Time doesn’t heal wounds here. It multiplies them.
Each generation doesn’t resolve the previous one’s pain, it inherits it, misinterprets it, and escalates it. The original injustice doesn’t get corrected; it gets compounded. What begins as one man’s anger becomes a family’s destiny.
By the end, no one even remembers why the war started. They only remember that it must continue.
And that’s the most terrifying cycle of all, violence that no longer needs a reason.
Not a Gangster Film. A Sociology Lesson.
Gangs of Wasseypur is often labeled a gangster epic. But emotionally, it’s closer to a case study, of masculinity without exit routes, of communities where crime becomes economy, and of families where love exists but never gets a chance to breathe.
It’s not about good versus evil. It’s about systems, social, political, emotional, that trap people into repeating the same mistakes with different faces.
Everyone here is both villain and victim. And the film never lets you forget that.
The Most Honest Ending Is the Most Empty One
There is no victory in this story. There is no closure. There is no “at least he won.”
There is only continuation.
The film doesn’t end with justice. It ends with replacement. One man falls, another rises. One family collapses, another begins the same path. The wheel keeps turning, not because anyone wants it to, but because no one knows how to stop it.
And that’s the real tragedy: not that people die, but that nothing changes.
Flix Outro
Gangs of Wasseypur doesn’t want your applause. It wants your reflection.
It asks uncomfortable questions:
- What happens when revenge becomes culture?
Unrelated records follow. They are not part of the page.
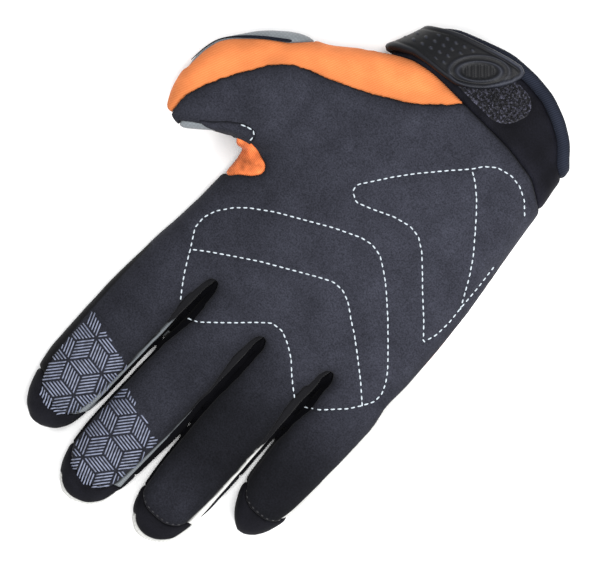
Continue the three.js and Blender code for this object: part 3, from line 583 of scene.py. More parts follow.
def panel_fields(points):
    """Signed distance into each panel, in the order in which they are cut from the skin."""
    flat, z = points[:, :2], points[:, 2]
    # Distances from the mouth and from the cuff's seam into the glove
    ends = (MOUTH_LINE, -44, -56), (WRIST_LINE, -33, -35)
    mouth, hand = (
        line_field(flat, smooth(plan(line), 90, 3), (FAR, right), (FAR, FAR), (-FAR, FAR), (-FAR, left))
        for line, right, left in ends)
    gaps = [gap_place(index, flat) for index in range(3)]
    # The back textile rolls round the outer edge far enough to show from above
    outer_edge = np.clip((-flat[:, 0] - 20) / 8, 0, 1) * np.clip((flat[:, 1] + 25) / 20, 0, 1)
    outer_edge *= np.clip((-gaps[0][1] - 10) / 4, 0, 1)
    front = z - seam_height(flat[:, 0]) - BACK_ROLL * outer_edge
    fields = {"cuff_binding": np.minimum(mouth, BINDING_WIDTH - mouth),
              "wrist_cuff": np.minimum(mouth - BINDING_WIDTH, -hand)}
    # Room within the black opening at each web
    slots = [np.interp(way, *SLOT.T, left=-1) - np.abs(aside) for way, aside in gaps]
    rim = np.full(len(points), -FAR)
    for number, name in enumerate(FINGERS):
        before, after = number > 0, number < len(gaps)
        side, along = finger_frame(name, flat)
        own = along - 2
        if before:
            own = np.minimum(own, gaps[number - 1][1])
        if after:
            own = np.minimum(own, -gaps[number][1])
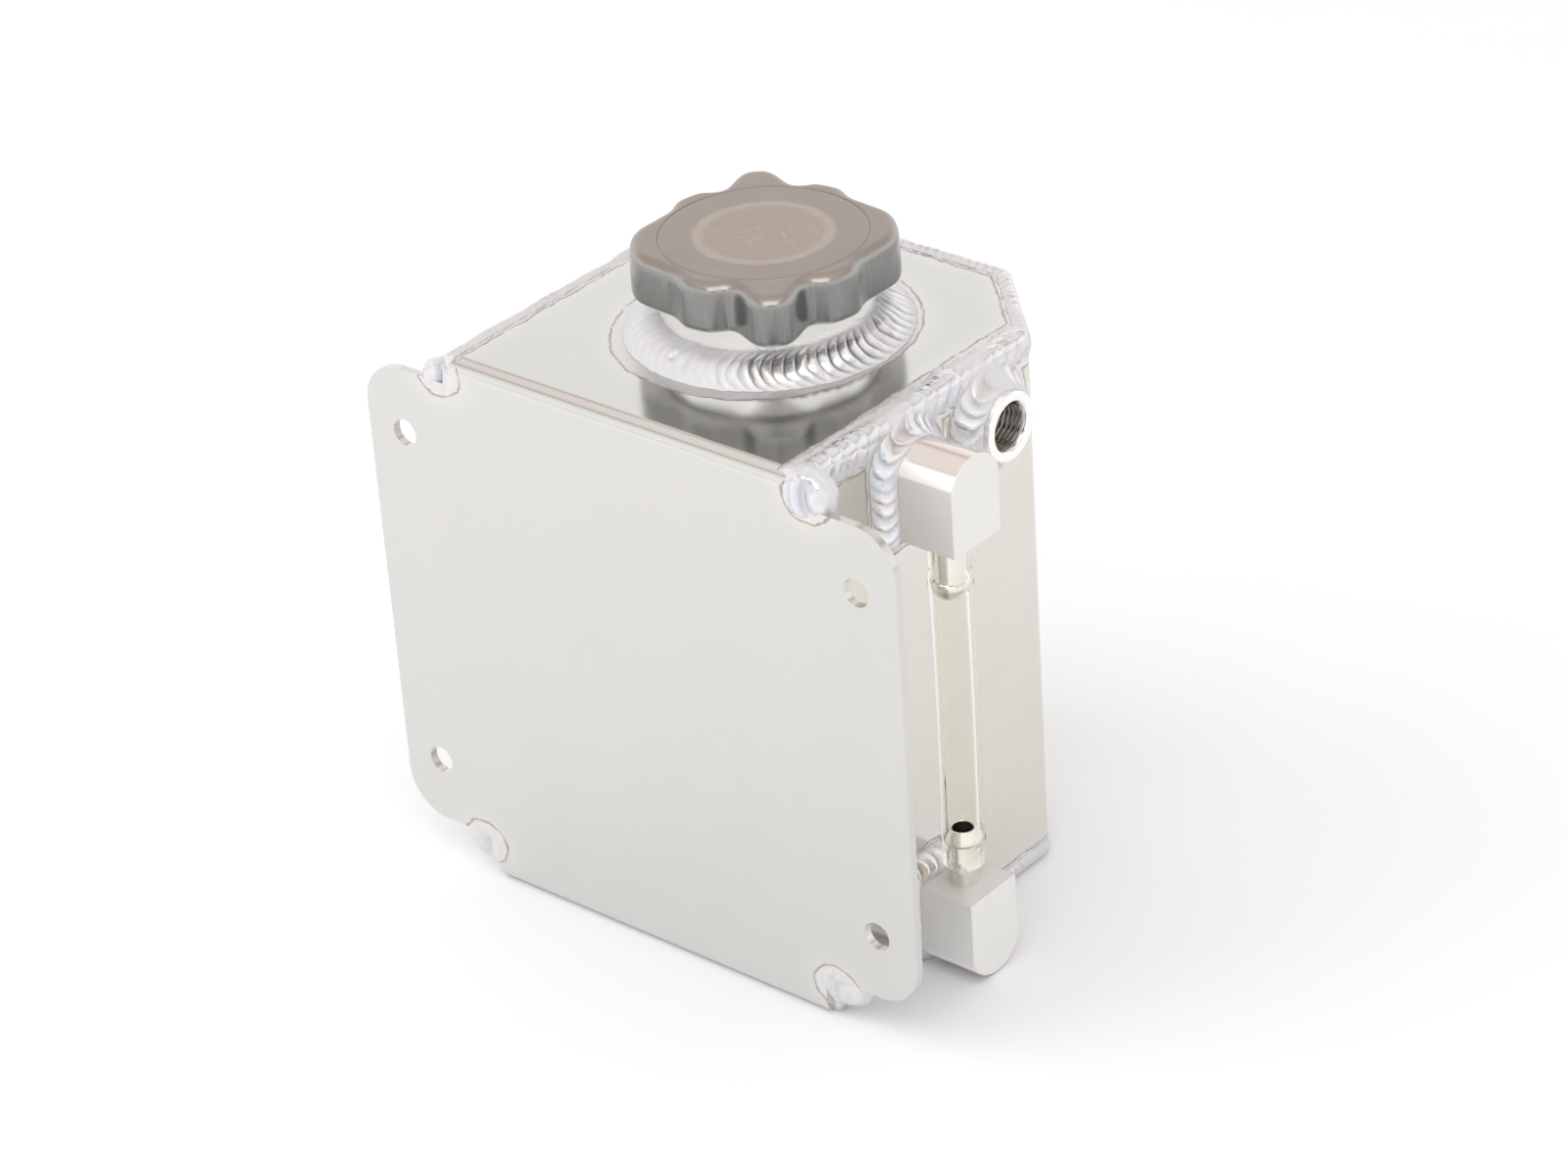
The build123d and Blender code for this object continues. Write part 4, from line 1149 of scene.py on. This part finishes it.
def make_world():
    world = bpy.data.worlds.new("studio")
    scene.world = world
    world.use_nodes = True
    graph = Graph(world.node_tree)
    way = graph.node("TexCoord").outputs["Generated"]
    ramp = graph.node("ValToRGB", Fac=graph.node("SeparateXYZ", Vector=way).outputs["Z"])
    bands = ramp.color_ramp.elements
    for band, (position, colour) in zip(bands, (WORLD_BANDS[0], WORLD_BANDS[-1])):
        band.position = position
        band.color = (*colour, 1)
    for position, colour in WORLD_BANDS[1:-1]:
        bands.new(position).color = (*colour, 1)
    # a dim bluish patch where the photographer stands
    toward = graph.node("VectorMath")
    toward.operation = "DOT_PRODUCT"
    graph.put(toward.inputs[0], way)
    graph.put(toward.inputs[1], TO_PHOTOGRAPHER)
    outer, inner = [math.cos(math.radians(angle)) for angle in PATCH_ANGLES]
    patch = graph.step(toward.outputs["Value"], outer, inner)
    shade = graph.mix(patch, ramp.outputs["Color"], PATCH_COLOUR)
    back = graph.node("Background", Color=shade, Strength=WORLD_STRENGTH)
    graph.node("OutputWorld", Surface=back.outputs[0])


def area_light(name, where, target, size, power):
    lamp = bpy.data.lights.new(name, "AREA")
    lamp.shape = "RECTANGLE"
    lamp.size = size[0]
    lamp.size_y = size[1]
    lamp.energy = power
    obj = bpy.data.objects.new(name, lamp)
    scene.collection.objects.link(obj)
    obj.location = where
    direction = Vector(target) - Vector(where)
    obj.rotation_euler = direction.to_track_quat("-Z", "Y").to_euler()
    return obj


def make_floor():
    count = 48
    verts = [(0, 0, BOTTOM_Z * MM)]
    for r in FLOOR_RADII[1:]:
        for k in range(count):
            a = 2 * math.pi * k / count
            verts.append((r * math.cos(a), r * math.sin(a), BOTTOM_Z * MM))
    faces = [(0, 1 + k, 1 + (k + 1) % count) for k in range(count)]
    for i in range(len(FLOOR_RADII) - 2):
        a = 1 + i * count
        b = a + count
        for k in range(count):
            n = (k + 1) % count
            faces.append((a + k, b + k, b + n, a + n))
    mesh = bpy.data.meshes.new("floor")
    mesh.from_pydata(verts, [], faces)
    floor = bpy.data.objects.new("floor", mesh)
    scene.collection.objects.link(floor)
    look = Look("floor_card")
    cloud = look.noise(0.01, 2.0, 0.5)
    colour = look.mix(cloud, (0.868, 0.879, 0.897), (0.883, 0.894, 0.912))
    dress(floor, look.finish(colour, 0.75, 0.0))


def make_camera():
    azimuth, elevation, roll = [math.radians(angle) for angle in CAMERA_TURN]
    back = Vector((math.sin(azimuth) * math.cos(elevation), -math.cos(azimuth) * math.cos(elevation),
                   math.sin(elevation)))
    right = Vector((math.cos(azimuth), math.sin(azimuth), 0))
    up = back.cross(right)
    side = right * math.cos(roll) + up * math.sin(roll)
    rise = up * math.cos(roll) - right * math.sin(roll)
    data = bpy.data.cameras.new("camera")
    data.sensor_fit = "HORIZONTAL"
    data.sensor_width = CAMERA_SENSOR
    data.lens = CAMERA_LENS
    data.clip_start = 0.01
    data.clip_end = 50.0
    camera = bpy.data.objects.new("camera", data)
    scene.collection.objects.link(camera)
    turn = Matrix((side, rise, back)).transposed().to_4x4()
    camera.matrix_world = Matrix.Translation(CAMERA_AT) @ turn
    scene.camera = camera


welds = make_welds()
lumps = make_lumps()
neck = make_neck()
bungs = [
    make_bung("vent_port_bung", 1, VENT, ["vent_bung"]),
    make_bung("feed_port_bung", -1, FEED, ["feed_bung"])]
barbs = [
    make_barb("upper_barb", UPPER_BLOCK_Z, -1, ["upper_hose_barb"]),
    make_barb("lower_barb", LOWER_BLOCK_Z, 1, ["lower_hose_barb"])]
blocks = [
    make_block("upper_bar", UPPER_BLOCK_Z, 1, ["upper_sight_block"]),
    make_block("lower_bar", LOWER_BLOCK_Z, -1, ["lower_sight_block"])]
tube = make_tube()
cap = make_cap()
disc = make_disc()

seals = ("cap_gasket", "housing_oring", "pressure_valve_seal", "vacuum_valve_seal")
steel_parts = (
    "cap_pivot_rivet", "pressure_spring", "vacuum_spring", "pressure_valve_plate", "vacuum_valve_poppet")
dressed = (
    (weld_look(), [*welds.values(), *lumps.values()]),
    (sheet_look("mill_sheet_front", wrap_toes, (0.695, 0.69, 0.67), (0.665, 0.66, 0.645)),
     [nodes["front_wrap_sheet"]]),
    (sheet_look("mill_sheet_wall", wall_toes, (0.77, 0.753, 0.712), (0.73, 0.708, 0.662)),
     [nodes["side_and_back_sheet"]]),
    (turned_look(), [neck, *bungs]),
    (bar_look(), blocks),
    (barb_look(), barbs),
    (tube_look(), [tube]),
    (cap_look(), [cap, disc]),
    (plain_look("black_rubber", 2.5, 0.7, (0.018, 0.018, 0.019), (0.035, 0.034, 0.034), 0.0, 0.2, 0.5, 0.2),
     [nodes[name] for name in seals]),
    (plain_look("black_plastic", 1.2, 0.6, (0.02, 0.02, 0.021), (0.03, 0.03, 0.032), 0.0, 0.15, 0.3, 0.1),
     [nodes["valve_housing"]]),
    (plain_look("spring_steel", 0.6, 0.6, (0.50, 0.50, 0.50), (0.62, 0.615, 0.60), 1.0, 0.15, 0.16, 0.1),
     [nodes[name] for name in steel_parts]))
for material, pieces in dressed:
    for piece in pieces:
        dress(piece, material)

make_world()
key = area_light("key", (-0.9, -0.9, 1.0), LIGHTS_AIM, (1.3, 1.3), 7.5)
key.visible_glossy = False
area_light("sparkle", (0.55, -0.75, 1.45), LIGHTS_AIM, (1.3, 1.3), 6.0)
make_floor()
make_camera()
scene.view_settings.view_transform = "Standard"
scene.view_settings.look = "None"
- What happens when masculinity is built only on dominance?
- What happens when survival replaces morality?
And it doesn’t answer them, because real life rarely does.
At FlixLibrary, we believe movies don’t end when the credits roll, they continue inside us, shaping how we see people, power, and pain. Gangs of Wasseypur isn’t unforgettable because of its violence. It’s unforgettable because of its honesty.
And sometimes, honesty hurts more than bullets.